Re this puzzle:

> Suppose \$$X\$$ is any monoid and \$$F : X \to X\$$ is any map with \$$F(fg) = F(f) F(g) \$$ for all \$$f,g \in X\$$. Is \$$F(1)\$$ a central idempotent?

It's taken me a bit of fiddling to come up with a counterexample to that one, but I think I've got one...

First let's note that \$$F(1)F(1) = F(1.1) = F(1)\$$, so \$$F(1)\$$ is certainly idempotent.

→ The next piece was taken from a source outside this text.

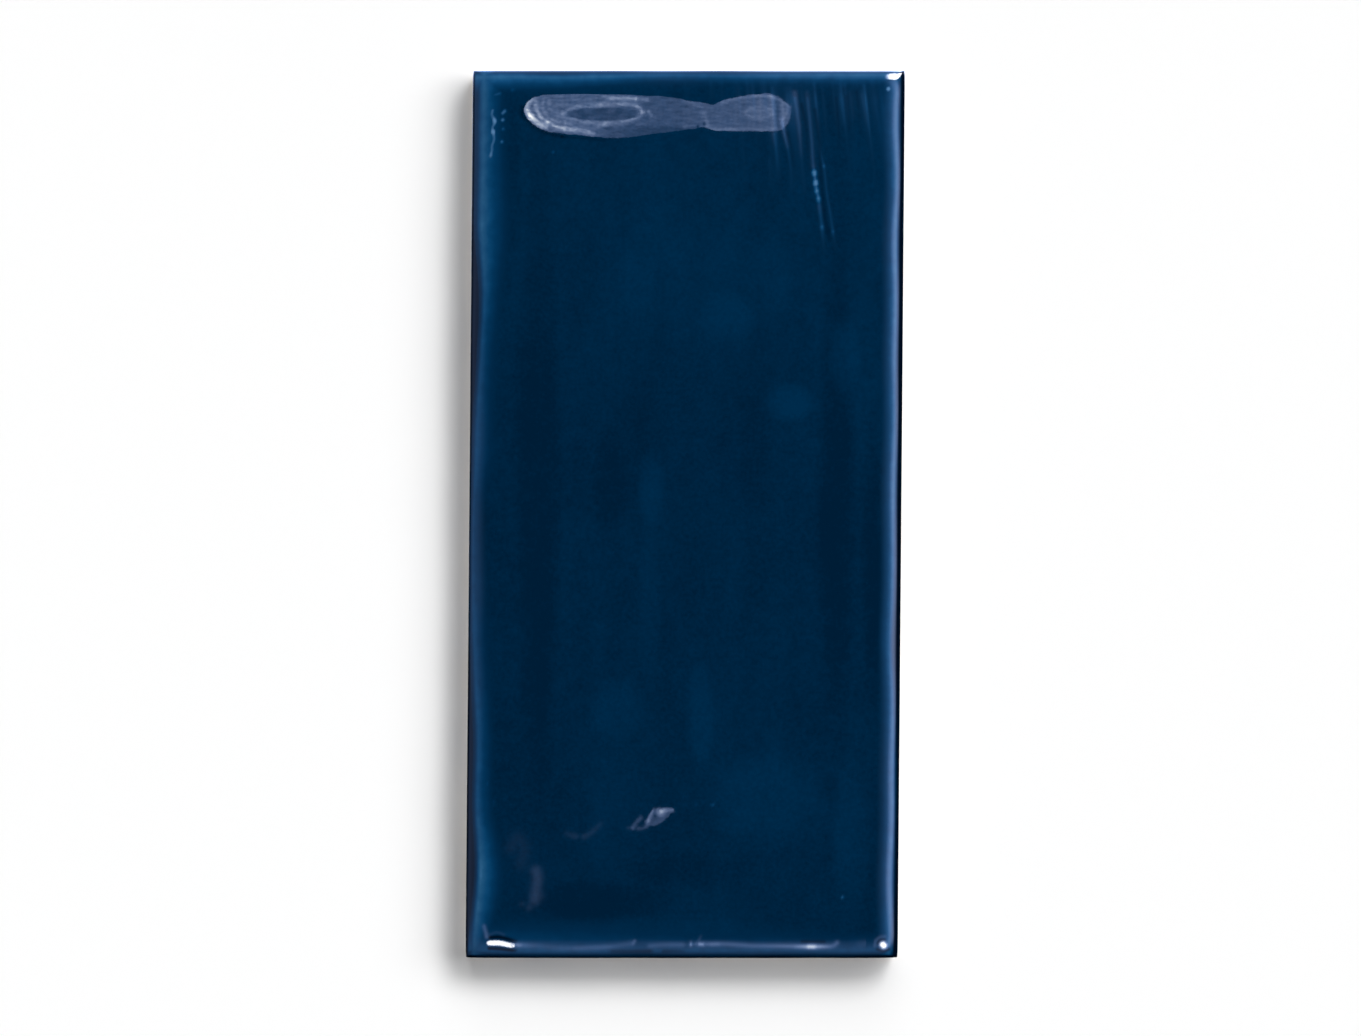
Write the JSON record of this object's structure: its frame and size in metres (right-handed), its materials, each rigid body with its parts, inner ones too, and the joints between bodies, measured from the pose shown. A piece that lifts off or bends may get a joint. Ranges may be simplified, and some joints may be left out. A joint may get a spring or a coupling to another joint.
{
  "type": "wall tile",
  "caption": "Rectangular glazed ceramic wall tile with a hand-finished gloss face, softly rolled edges and a grooved back for bedding.",
  "frame": {"origin": "under the middle of the back, on the plane that the tile is bedded on", "axes": "+X across the width, +Y along the length towards the head end, +Z out of the glazed face"},
  "size_m": [0.0742, 0.15, 0.0087],
  "materials": {
    "glaze": "deep blue gloss glaze over the face and most of the sides, bare buff body on the back"
  },
  "bodies": {
    "root": {"wall_tile": "glaze"}
  },
  "joints": []
}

And \$$F(1)F(g) = F(1.g) = F(g.1) = F(g)F(1)\$$, so \$$F(1)\$$ commutes with anything in the image of \$$F\$$. But \$$F(1)\$$ need not be central (ie commute with anything in \$$X\$$), as the following example shows.

Let \$$2 = \\{0, 1\\}\$$ be a two-element set, and let \$$X\$$ be the set of maps \$$2\rightarrow 2\$$.

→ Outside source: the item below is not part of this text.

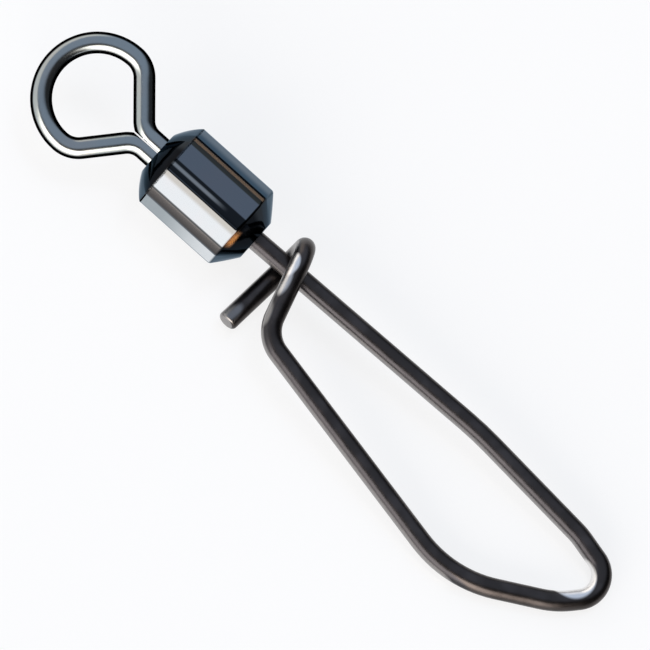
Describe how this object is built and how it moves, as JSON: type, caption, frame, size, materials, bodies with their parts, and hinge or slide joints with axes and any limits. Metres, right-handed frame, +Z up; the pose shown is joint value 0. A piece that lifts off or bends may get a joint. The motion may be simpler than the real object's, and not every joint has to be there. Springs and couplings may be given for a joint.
{
  "type": "fishing snap swivel",
  "caption": "Rolling swivel in black nickel: a faceted barrel with a wire line eye at one end and a hooked wire snap at the other, each turning freely.",
  "frame": {"origin": "middle of the underside of the box that holds the swivel as it lies on a table", "axes": "+X along the swivel from the line eye towards the snap's nose, +Z up from the table, +Y towards the side that the loop's long leg is on"},
  "size_m": [0.044, 0.011, 0.0056],
  "materials": {
    "barrel_plating": "polished black nickel plate on brass",
    "eye_plating": "polished black nickel plate on steel wire",
    "snap_plating": "soft black nickel plate on steel wire"
  },
  "bodies": {
    "barrel": {"barrel": "barrel_plating"},
    "line_eye": {"line_eye": "eye_plating"},
    "hook_snap": {"hook_snap": "snap_plating"}
  },
  "joints": [
    {"name": "eye_spin", "type": "hinge", "parent": "barrel", "child": "line_eye", "pos_m": [-0.00991, 0.00193, 0.00281], "axis": [0.9982, 0, -0.0595], "continuous": true},
    {"name": "snap_spin", "type": "hinge", "parent": "barrel", "child": "hook_snap", "pos_m": [-0.00991, 0.00193, 0.00281], "axis": [0.9982, 0, -0.0595], "continuous": true}
  ]
}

So \$$X\$$ has four elements:

— the identity map
— the map switching round \$$0\$$ and \$$1\$$
— the constant map \$$c_0\$$ sending everything to \$$0\$$
— the constant map \$$c_1\$$ sending everything to \$$1\$$

\$$X\$$ is a monoid under composition, but it is not commutative: \$$c_0\circ c_1 \neq c_1 \circ c_0\$$

Now let \$$F : X \rightarrow X\$$ be the constant map sending everything in \$$X\$$ to \$$c_0\$$.

Then we certainly have \$$F(x\circ y) = F(x)\circ F(y)\$$, since both sides are always \$$c_0\$$.

But as noted above, \$$c_0\$$ is not central because it does not commute with \$$c_1\$$.